I read Crime and Punishment in five days. It was my first Dostoevsky, I was on Christmas break, and I was taken. The novel had been on my shelf for months. I bought it in one of Barnes & Noble’s regular buy-2-get-3rd-free sales, and I didn’t give one thought to the translator.
Once I fell in love with the book and decided to pursue more of Ol’ Dosty, I realized that choosing a translation is part of the transaction. The novel I loved so much was translated by Constance Garnett in 1914—surely a more modern translation would be better. I quickly learned about the married translating juggernaut team of Richard Pevear and Larissa Volokhonsky.
Richard Pevear is an American poet, and Larissa Volokhonsky is a Russian theologian. What could be better? A husband-wife tag-team transforming prosaic Russian into lyrical English sounded like a dream. I talked with one knowledgeable friend who said this duo captures the poetic feel of the original (I’m pretty sure he was quoting a book jacket) and that clinched it.
I have purchased and read almost every Dostoevsky novel translated by Pevear and Volokhonsky. I truly loved some (Notes from Underground is the favorite) and got through all (eventually). My single-minded loyalty to Pevear and Volokhonsky led me to accept only their translations for other Russian authors—particularly Tolstoy. At this juncture I own their translation of Anna Karenina, and I read the first third of their War and Peace.

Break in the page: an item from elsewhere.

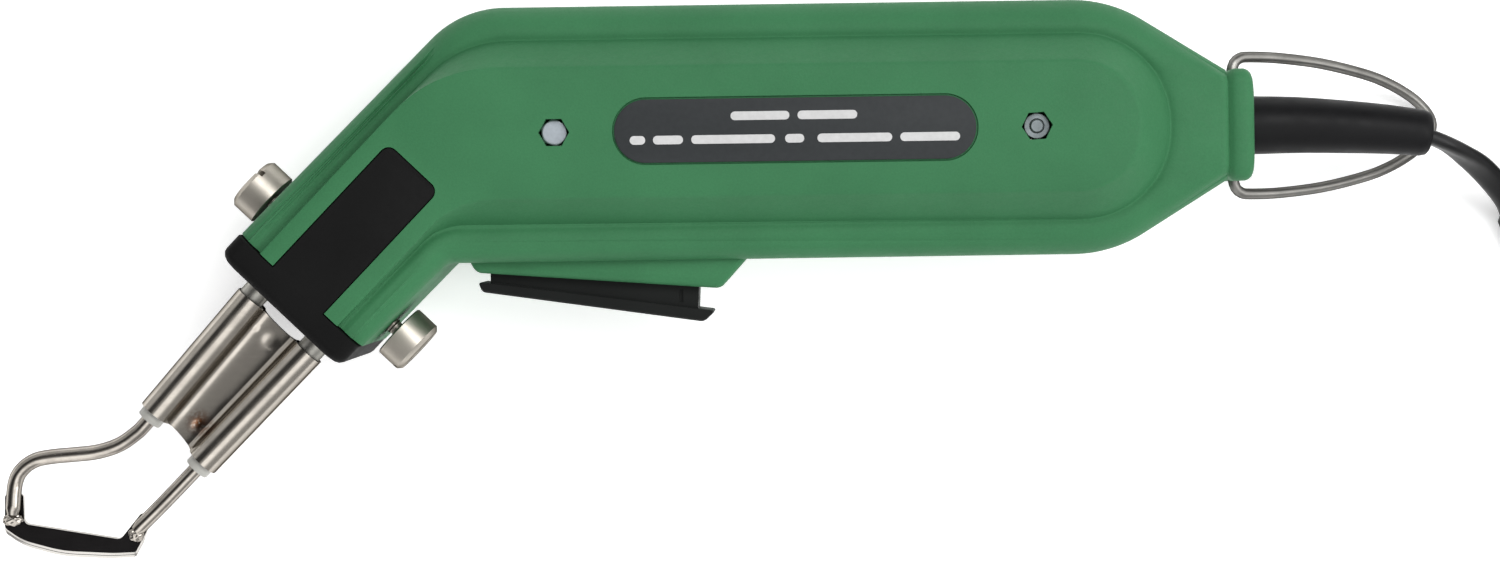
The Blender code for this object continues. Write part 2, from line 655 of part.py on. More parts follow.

I do not speak or read Russian, so I am at the mercy of literary critics, polyglots, and bored Amazon reviewers. There are many P&V detractors. Whether they prefer other modern translators, Constance Garnett, or someone in between, many reviews (that are not featured on book jackets) criticize Pevear and Volokhonsky. The more I have read, the more I have had to accept they may not be the be-all end-all of Russian translators.
Where would I be if I only read Garnett’s translations? Would I love Dostoevsky even more? Or would I be unsettled by the mismatched spines on my shelf? I’d certainly have a few more dollars in my pocket.

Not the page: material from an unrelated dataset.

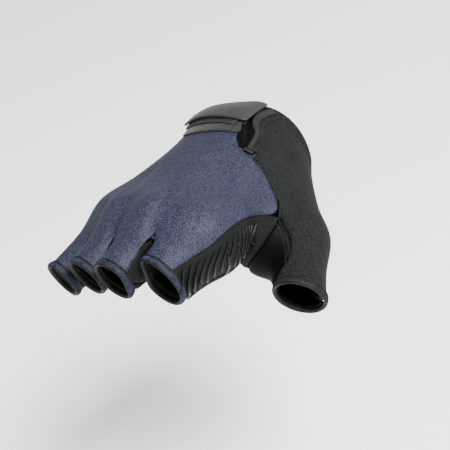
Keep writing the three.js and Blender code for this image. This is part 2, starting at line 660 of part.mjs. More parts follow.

One book that’s been on my mind for years is The Master and Margarita. To be honest, the various covers look cool as hell, and every time I see one I feel compelled to possess it. I only recently realized this is a Russian novel, and this realization brought to the fore the old debate: stick with my #relationshipgoals translators or seek out the “best” translation?

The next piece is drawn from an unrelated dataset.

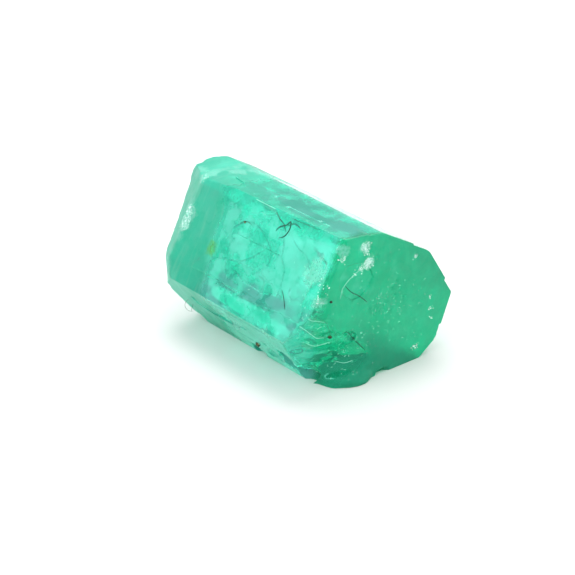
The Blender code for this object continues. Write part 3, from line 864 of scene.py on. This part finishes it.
# The bench: a matt white sheet in a white light tent, which is brightest behind the crystal and darker on the
# side that the faces would mirror, with a broad lamp behind and a weaker one in front.
SHEET = 0.60
PAPER = (0.68, 0.68, 0.68)
BRIGHT_SIDE = (0.60, 0.70, 0.40)
WALL_SIDE = (-0.69, 0.58, 0.42)
TENT_LOW, TENT_HIGH = 0.80, 1.25
WALL_FROM, WALL_FULL = 0.55, 0.95
WALL_DIMMING = 0.55
LAMPS = (
    # name, place, width, watts
    ("back_lamp", (-0.035, 0.045, 0.10), 0.14, 0.14),
    ("fill_lamp", (-0.02, -0.10, 0.10), 0.09, 0.08),
)
bpy.ops.mesh.primitive_plane_add(size=SHEET, location=(0.0, 0.0, 0.0))
sheet = bpy.context.object
sheet.name = "bench_sheet"
sheet.data.materials.append(plain_material("white_paper", PAPER, 0.9))

tent = bpy.data.worlds.new("light_tent")
tent.use_nodes = True
sky = tent.node_tree
sky_way = vector(sky, "DOT_PRODUCT", sky.nodes.new("ShaderNodeTexCoord").outputs["Generated"], BRIGHT_SIDE)
sky_light = add(sky, "ShaderNodeMapRange", Value=sky_way.outputs["Value"])
for label, number in (("From Min", -1.0), ("From Max", 1.0), ("To Min", TENT_LOW), ("To Max", TENT_HIGH)):
    sky_light.inputs[label].default_value = number
wall_way = vector(sky, "DOT_PRODUCT", sky.nodes.new("ShaderNodeTexCoord").outputs["Generated"], WALL_SIDE)
wall = ramp(sky, wall_way.outputs["Value"], WALL_FROM, WALL_FULL)
wall = calc(sky, "MULTIPLY", wall, WALL_DIMMING)
strength = calc(sky, "SUBTRACT", sky_light.outputs["Result"], wall)
sky.nodes["Background"].inputs["Color"].default_value = (1.0, 1.0, 1.0, 1.0)
feed(sky, sky.nodes["Background"].inputs["Strength"], strength)
bpy.context.scene.world = tent

for name, stand, width, watts in LAMPS:
    lamp = bpy.data.lights.new(name, "AREA")
    lamp.shape = "DISK"
    lamp.size = width
    lamp.energy = watts
    lamp_object = link(name, lamp)
    lamp_object.location = Vector(stand)
    lamp_object.rotation_euler = lamp_object.location.to_track_quat("Z", "Y").to_euler()

# The camera: a long macro lens that looks down on the crystal from the left of its growth end. It stands
# where the picture points were read from.
camera = link("camera", bpy.data.cameras.new("camera"))
camera.data.lens = LENS
camera.data.sensor_width = SENSOR
camera.data.clip_start = MM
camera.location = eye
camera.rotation_euler = gaze.to_euler()
bpy.context.scene.camera = camera
bpy.context.scene.view_settings.view_transform = "Standard"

I went with the latter. According to various random internet reviewers (I am very particular), Mirra Ginsburg’s 1967 translation of The Master and Margarita is the best, so I took the plunge; I ordered the Ginsberg translation from a used bookseller on Amazon.
This is what arrived:
I let the seller know that the delivery was not what was advertised, and they were remarkably kind—they refunded my purchase (unasked for) and asked me which translation I preferred (I felt like a phony).
Now I own another Pevear and Volokhonsky translation of another classic Russian novel. I will read this edition, and hopefully it will live up to its cover art (or the art of other covers). But the question lingers—what have I lost? What experience would I have had with the Ginsburg translation?
The question exists in every translation. The question exists in every novel and poem and piece of art that is influenced by its creator’s knowledge and experience and culture and intent. Even if I were fluent in Russian my reading would be limited by my circumstances; I am a native English speaker and require annotations for Joyce and Faulkner.
I read because I want to experience beauty; I pursue Russian novels because I want the beauty they have to offer. I want to put myself in the best position to receive beauty, whether that means evaluating translations or reading preliminary texts or exploring scholarly criticism. The fruits are worth the labor.